To do:
Extract the first line through the line containing "the node tree" from the listing below, exactly as written.

Stored data:
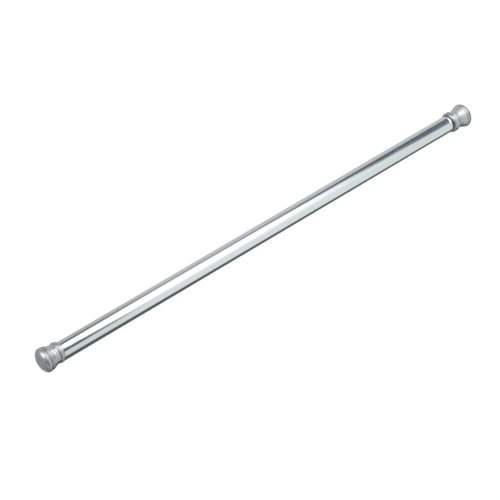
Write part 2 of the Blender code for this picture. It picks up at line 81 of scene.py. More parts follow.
class Graph:
    """Clears the node tree of a material or world, and adds linked nodes to it."""

    def __init__(self, owner, output_kind):
        owner.use_nodes = True
        self.tree = owner.node_tree
        self.tree.nodes.clear()
        self.output = self.node(output_kind)

    def node(self, kind, **settings):
        made = self.tree.nodes.new(kind)
        for key, value in settings.items():
            setattr(made, key, value)
        return made

    def put(self, socket, value):
        """Links a socket into another, or sets its value."""
        if isinstance(value, bpy.types.NodeSocket):
            self.tree.links.new(value, socket)
        elif socket.type == "RGBA":
            socket.default_value = (*value, 1.0)
        else:
            socket.default_value = value

    def fill(self, node, inputs):
        for key, value in inputs.items():
            self.put(node.inputs[key], value)

    def math(self, operation, *values):
        made = self.node("ShaderNodeMath", operation=operation)
        self.fill(made, dict(enumerate(values)))
        return made.outputs[0]

    def share(self, value, amount):
        return self.math("MULTIPLY", value, amount)

    def product(self, first, *others):
        for other in others:
            first = self.math("MULTIPLY", first, other)
        return first

    def ramp(self, value, span, out=(0.0, 1.0)):
        """Smoothstep of value over span, giving out; a span of numbers may run downwards."""
        linked = any(isinstance(end, bpy.types.NodeSocket) for end in span)
        if not linked and span[0] > span[1]:
            span, out = span[::-1], out[::-1]
        made = self.node("ShaderNodeMapRange", interpolation_type="SMOOTHSTEP", clamp=True)
        self.fill(made, {
            "Value": value,
            "From Min": span[0], "From Max": span[1],
            "To Min": out[0], "To Max": out[1],
        })
        return made.outputs[0]

    def mix(self, factor, a, b):
        """Blends colour a into colour b; inputs 6 and 7 are the node's colour pair."""
        made = self.node("ShaderNodeMix", data_type="RGBA")
        self.fill(made, {0: factor, 6: a, 7: b})
        return made.outputs[2]

    def noise(self, vector, scale, detail, rough=0.5, distortion=0.0):
        """Noise of one scale, or stretched by an (x, y, z) scale."""
        if isinstance(scale, tuple):
            mapping = self.node("ShaderNodeMapping")
            self.fill(mapping, {"Vector": vector, "Scale": scale})
            vector, scale = mapping.outputs[0], 1.0
        made = self.node("ShaderNodeTexNoise")
        self.fill(made, {
            "Vector": vector, "Scale": scale, "Detail": detail,
            "Roughness": rough, "Distortion": distortion,
        })
        return made.outputs["Fac"]

    def split(self, vector):
        made = self.node("ShaderNodeSeparateXYZ")
        self.put(made.inputs[0], vector)
        return made.outputs

    def bump(self, height, strength, distance, normal=None):
        made = self.node("ShaderNodeBump")
        self.fill(made, {"Height": height, "Strength": strength, "Distance": distance})
        if normal is not None:
            self.put(made.inputs["Normal"], normal)
        return made.outputs[0]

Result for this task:
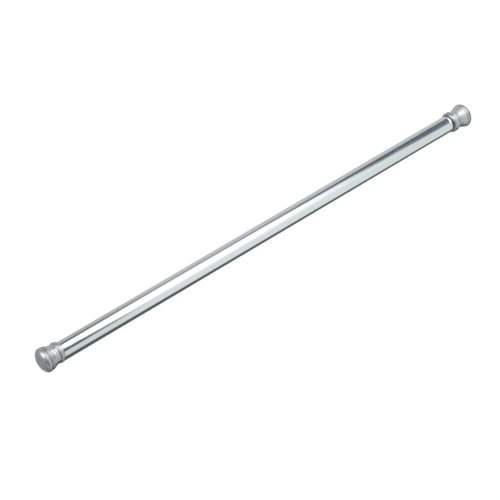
Write part 2 of the Blender code for this picture. It picks up at line 81 of scene.py. More parts follow.
class Graph:
    """Clears the node tree of a material or world, and adds linked nodes to it."""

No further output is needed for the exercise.